*Written problem:*
In the records below, begin at the line that has "flap_panel(), writing_cloth(), cloth_braid()])" and stop after the line that has "obj.parent = empty"; quote those lines verbatim and nothing more.

*Dataset rows:*
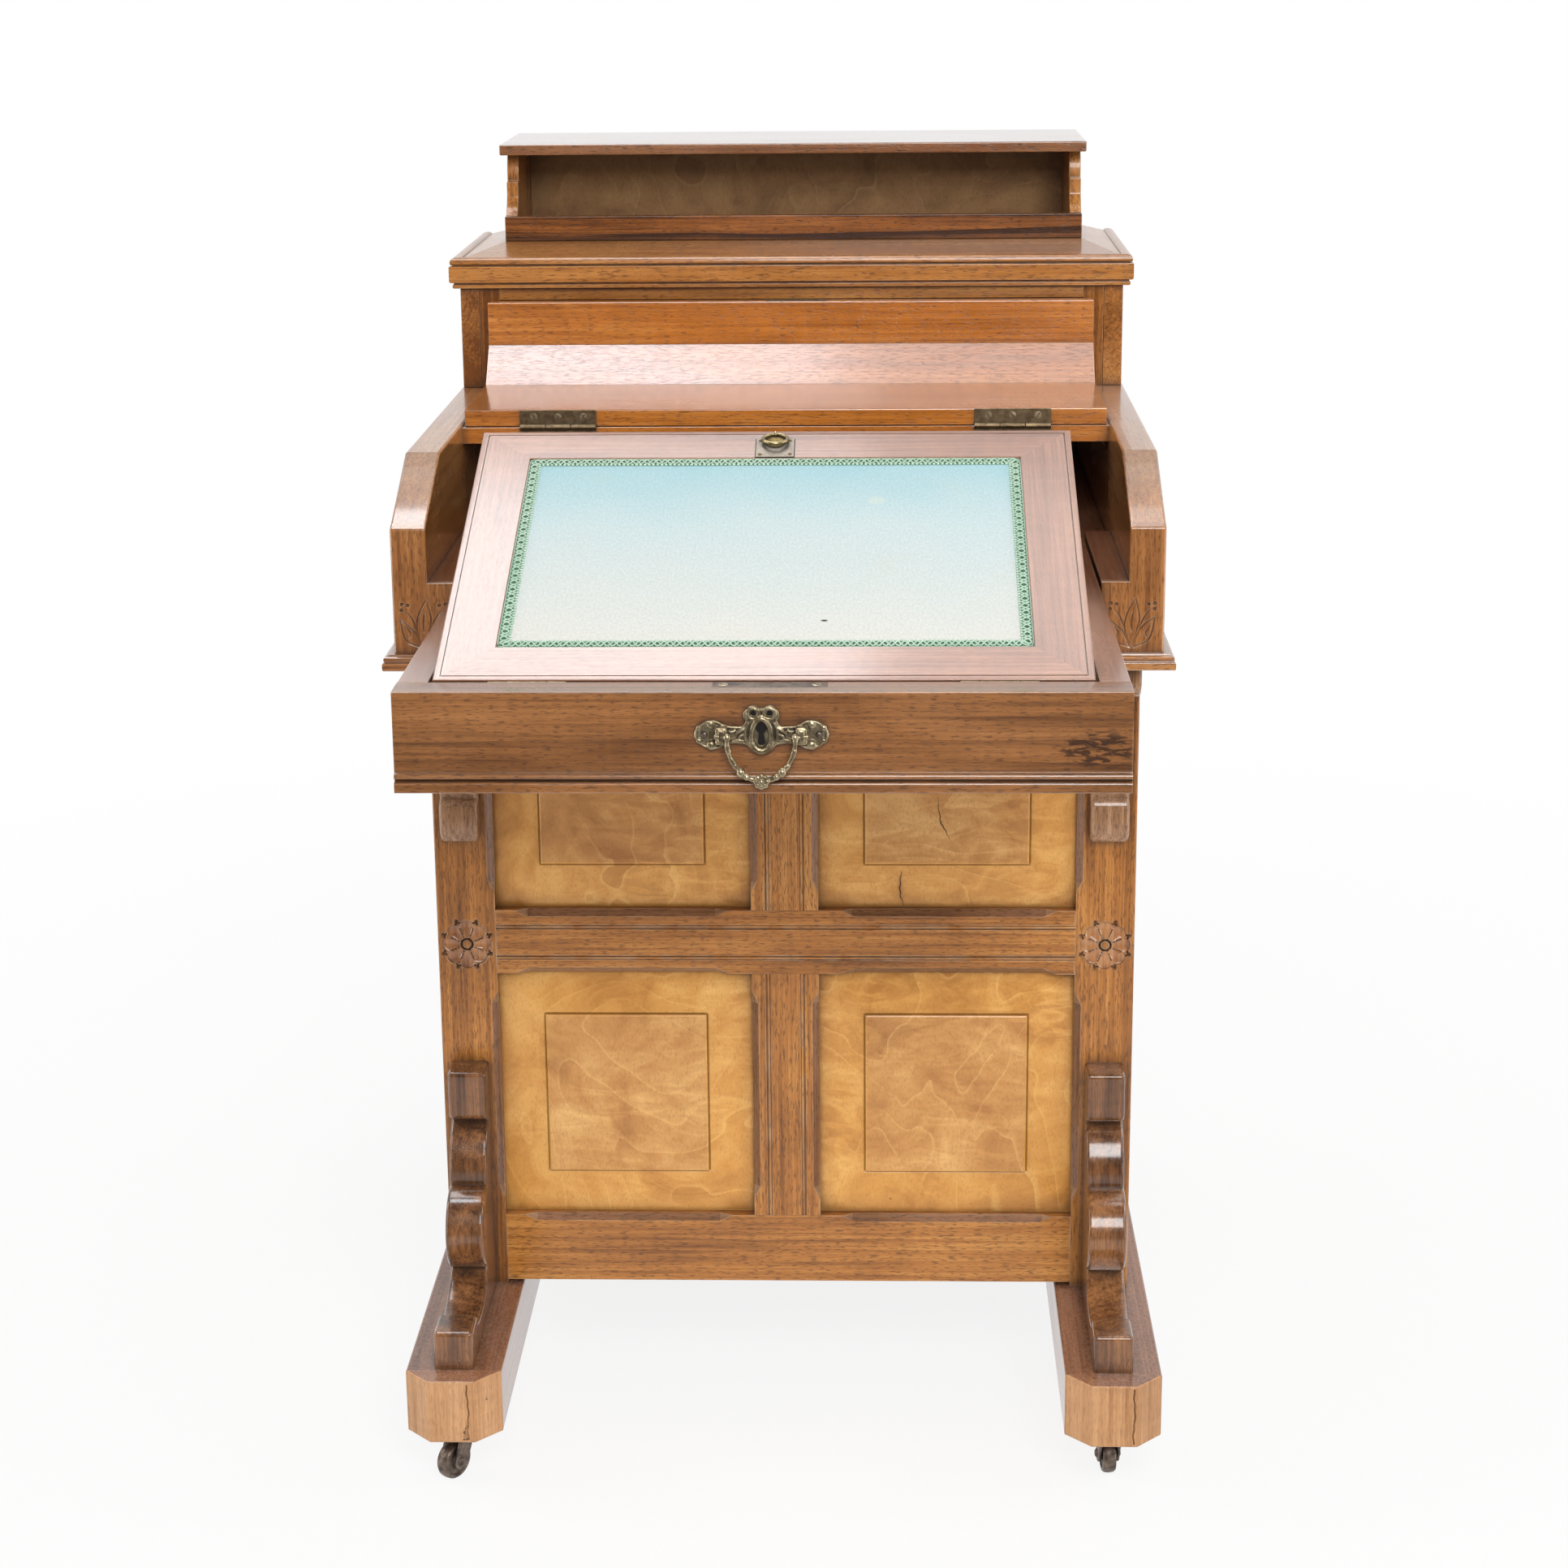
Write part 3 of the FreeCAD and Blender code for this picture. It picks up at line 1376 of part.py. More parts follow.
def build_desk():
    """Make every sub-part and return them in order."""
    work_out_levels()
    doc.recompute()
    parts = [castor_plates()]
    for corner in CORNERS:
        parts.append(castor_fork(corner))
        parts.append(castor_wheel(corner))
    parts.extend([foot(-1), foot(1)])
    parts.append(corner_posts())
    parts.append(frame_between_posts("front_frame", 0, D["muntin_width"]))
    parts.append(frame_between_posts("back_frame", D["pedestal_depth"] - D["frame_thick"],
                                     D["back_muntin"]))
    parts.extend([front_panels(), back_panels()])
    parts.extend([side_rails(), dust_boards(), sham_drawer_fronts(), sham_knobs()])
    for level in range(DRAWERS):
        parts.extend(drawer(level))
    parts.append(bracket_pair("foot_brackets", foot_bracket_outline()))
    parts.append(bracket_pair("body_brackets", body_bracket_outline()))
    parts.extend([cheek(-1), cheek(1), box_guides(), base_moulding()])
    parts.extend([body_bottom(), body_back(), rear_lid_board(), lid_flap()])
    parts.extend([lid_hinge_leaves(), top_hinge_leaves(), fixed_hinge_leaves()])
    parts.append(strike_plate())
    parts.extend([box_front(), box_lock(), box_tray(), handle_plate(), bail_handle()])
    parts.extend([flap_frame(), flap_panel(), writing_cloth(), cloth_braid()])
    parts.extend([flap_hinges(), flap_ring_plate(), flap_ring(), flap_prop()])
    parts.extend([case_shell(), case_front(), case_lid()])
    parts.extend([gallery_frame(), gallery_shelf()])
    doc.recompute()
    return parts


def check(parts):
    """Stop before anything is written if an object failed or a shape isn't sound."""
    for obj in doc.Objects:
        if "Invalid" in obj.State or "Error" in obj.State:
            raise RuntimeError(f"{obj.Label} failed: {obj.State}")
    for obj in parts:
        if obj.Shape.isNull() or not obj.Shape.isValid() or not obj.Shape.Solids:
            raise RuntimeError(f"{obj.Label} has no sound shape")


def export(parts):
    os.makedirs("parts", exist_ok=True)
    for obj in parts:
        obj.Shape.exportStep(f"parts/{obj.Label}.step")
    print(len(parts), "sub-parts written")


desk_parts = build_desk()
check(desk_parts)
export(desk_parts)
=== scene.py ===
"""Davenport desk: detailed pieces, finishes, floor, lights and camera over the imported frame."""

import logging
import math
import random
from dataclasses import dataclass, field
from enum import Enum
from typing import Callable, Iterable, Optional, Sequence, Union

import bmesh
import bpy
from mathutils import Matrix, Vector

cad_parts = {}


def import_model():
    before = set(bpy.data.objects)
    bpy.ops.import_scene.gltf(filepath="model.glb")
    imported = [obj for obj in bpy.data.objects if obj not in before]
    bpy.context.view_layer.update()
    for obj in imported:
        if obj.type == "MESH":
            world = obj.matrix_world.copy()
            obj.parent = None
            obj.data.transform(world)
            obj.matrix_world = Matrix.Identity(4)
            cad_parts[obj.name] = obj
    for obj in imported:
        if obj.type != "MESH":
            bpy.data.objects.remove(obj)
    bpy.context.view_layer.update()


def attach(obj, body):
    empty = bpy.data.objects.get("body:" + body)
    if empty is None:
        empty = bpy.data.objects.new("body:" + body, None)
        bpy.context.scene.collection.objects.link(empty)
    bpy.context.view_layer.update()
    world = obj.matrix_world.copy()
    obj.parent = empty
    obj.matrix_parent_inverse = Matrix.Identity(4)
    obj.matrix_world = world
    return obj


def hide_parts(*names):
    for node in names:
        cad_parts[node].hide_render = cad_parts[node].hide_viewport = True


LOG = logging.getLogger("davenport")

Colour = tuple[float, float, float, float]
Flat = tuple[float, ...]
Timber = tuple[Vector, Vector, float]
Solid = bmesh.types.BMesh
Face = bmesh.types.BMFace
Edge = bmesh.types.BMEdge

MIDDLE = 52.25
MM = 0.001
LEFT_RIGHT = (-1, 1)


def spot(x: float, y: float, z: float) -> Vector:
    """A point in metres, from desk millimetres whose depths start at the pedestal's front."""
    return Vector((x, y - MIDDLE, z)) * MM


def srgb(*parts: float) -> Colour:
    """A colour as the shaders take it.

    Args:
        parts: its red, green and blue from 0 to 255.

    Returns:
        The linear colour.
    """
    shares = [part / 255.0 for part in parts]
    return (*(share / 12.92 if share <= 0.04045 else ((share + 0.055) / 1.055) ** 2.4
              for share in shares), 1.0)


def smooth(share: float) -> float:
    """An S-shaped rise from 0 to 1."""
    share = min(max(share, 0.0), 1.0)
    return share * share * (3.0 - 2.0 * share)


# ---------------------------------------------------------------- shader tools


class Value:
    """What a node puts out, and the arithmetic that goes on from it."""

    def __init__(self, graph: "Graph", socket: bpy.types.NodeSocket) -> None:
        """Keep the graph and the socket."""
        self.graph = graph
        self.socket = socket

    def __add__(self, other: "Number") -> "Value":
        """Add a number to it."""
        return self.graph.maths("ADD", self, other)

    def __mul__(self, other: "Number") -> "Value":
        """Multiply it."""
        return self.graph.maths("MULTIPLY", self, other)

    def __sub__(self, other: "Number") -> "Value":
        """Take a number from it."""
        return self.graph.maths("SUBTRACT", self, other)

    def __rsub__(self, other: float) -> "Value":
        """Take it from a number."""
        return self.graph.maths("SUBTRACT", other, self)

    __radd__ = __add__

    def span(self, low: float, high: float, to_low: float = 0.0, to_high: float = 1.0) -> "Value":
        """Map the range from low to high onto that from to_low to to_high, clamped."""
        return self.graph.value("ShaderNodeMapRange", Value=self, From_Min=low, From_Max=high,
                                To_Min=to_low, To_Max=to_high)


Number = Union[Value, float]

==

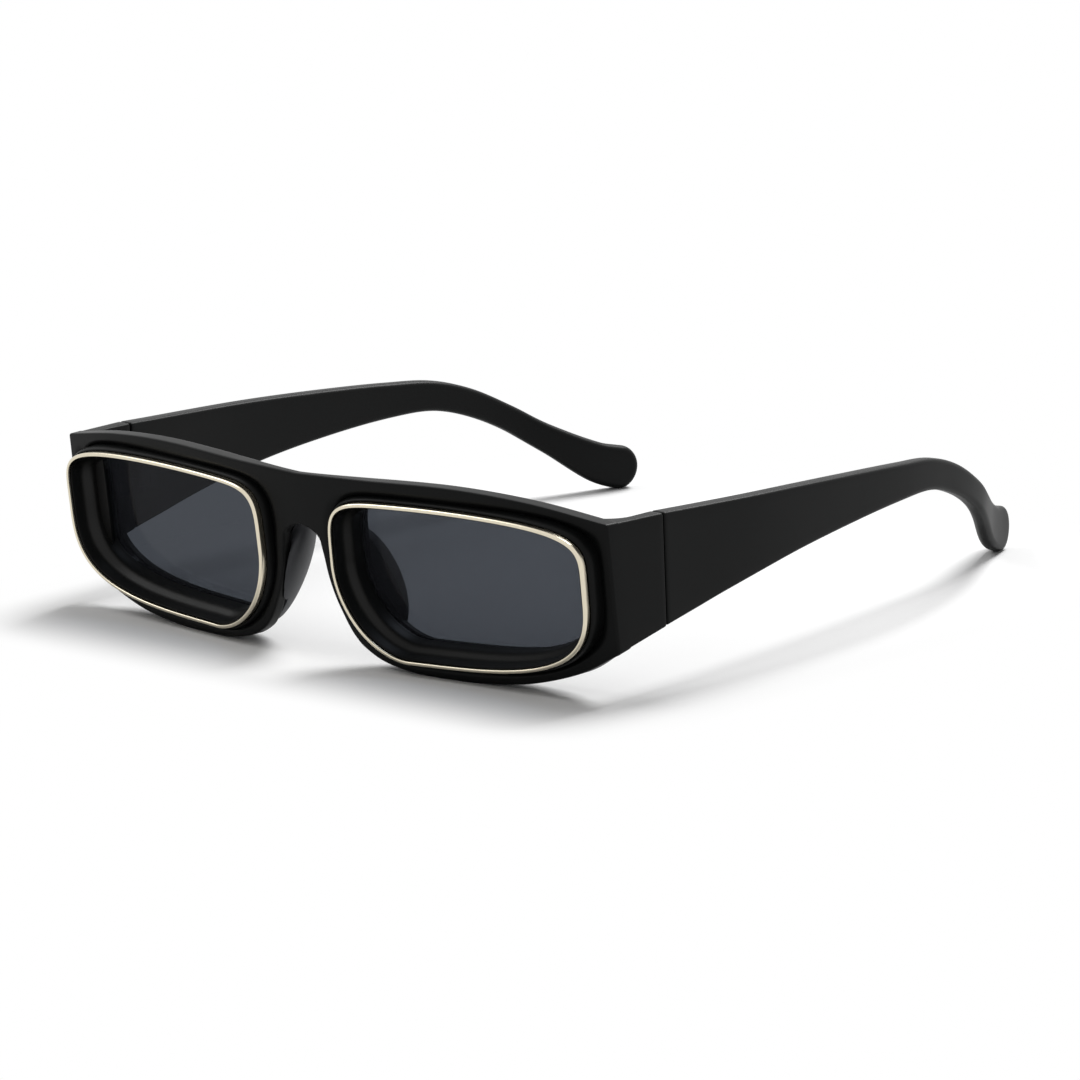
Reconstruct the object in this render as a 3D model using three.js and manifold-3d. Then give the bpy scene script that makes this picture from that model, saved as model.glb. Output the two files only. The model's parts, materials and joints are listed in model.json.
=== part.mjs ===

*Reply to the exercise:*
    parts.extend([flap_frame(), flap_panel(), writing_cloth(), cloth_braid()])
    parts.extend([flap_hinges(), flap_ring_plate(), flap_ring(), flap_prop()])
    parts.extend([case_shell(), case_front(), case_lid()])
    parts.extend([gallery_frame(), gallery_shelf()])
    doc.recompute()
    return parts


def check(parts):
    """Stop before anything is written if an object failed or a shape isn't sound."""
    for obj in doc.Objects:
        if "Invalid" in obj.State or "Error" in obj.State:
            raise RuntimeError(f"{obj.Label} failed: {obj.State}")
    for obj in parts:
        if obj.Shape.isNull() or not obj.Shape.isValid() or not obj.Shape.Solids:
            raise RuntimeError(f"{obj.Label} has no sound shape")


def export(parts):
    os.makedirs("parts", exist_ok=True)
    for obj in parts:
        obj.Shape.exportStep(f"parts/{obj.Label}.step")
    print(len(parts), "sub-parts written")


desk_parts = build_desk()
check(desk_parts)
export(desk_parts)
=== scene.py ===
"""Davenport desk: detailed pieces, finishes, floor, lights and camera over the imported frame."""

import logging
import math
import random
from dataclasses import dataclass, field
from enum import Enum
from typing import Callable, Iterable, Optional, Sequence, Union

import bmesh
import bpy
from mathutils import Matrix, Vector

cad_parts = {}


def import_model():
    before = set(bpy.data.objects)
    bpy.ops.import_scene.gltf(filepath="model.glb")
    imported = [obj for obj in bpy.data.objects if obj not in before]
    bpy.context.view_layer.update()
    for obj in imported:
        if obj.type == "MESH":
            world = obj.matrix_world.copy()
            obj.parent = None
            obj.data.transform(world)
            obj.matrix_world = Matrix.Identity(4)
            cad_parts[obj.name] = obj
    for obj in imported:
        if obj.type != "MESH":
            bpy.data.objects.remove(obj)
    bpy.context.view_layer.update()


def attach(obj, body):
    empty = bpy.data.objects.get("body:" + body)
    if empty is None:
        empty = bpy.data.objects.new("body:" + body, None)
        bpy.context.scene.collection.objects.link(empty)
    bpy.context.view_layer.update()
    world = obj.matrix_world.copy()
    obj.parent = empty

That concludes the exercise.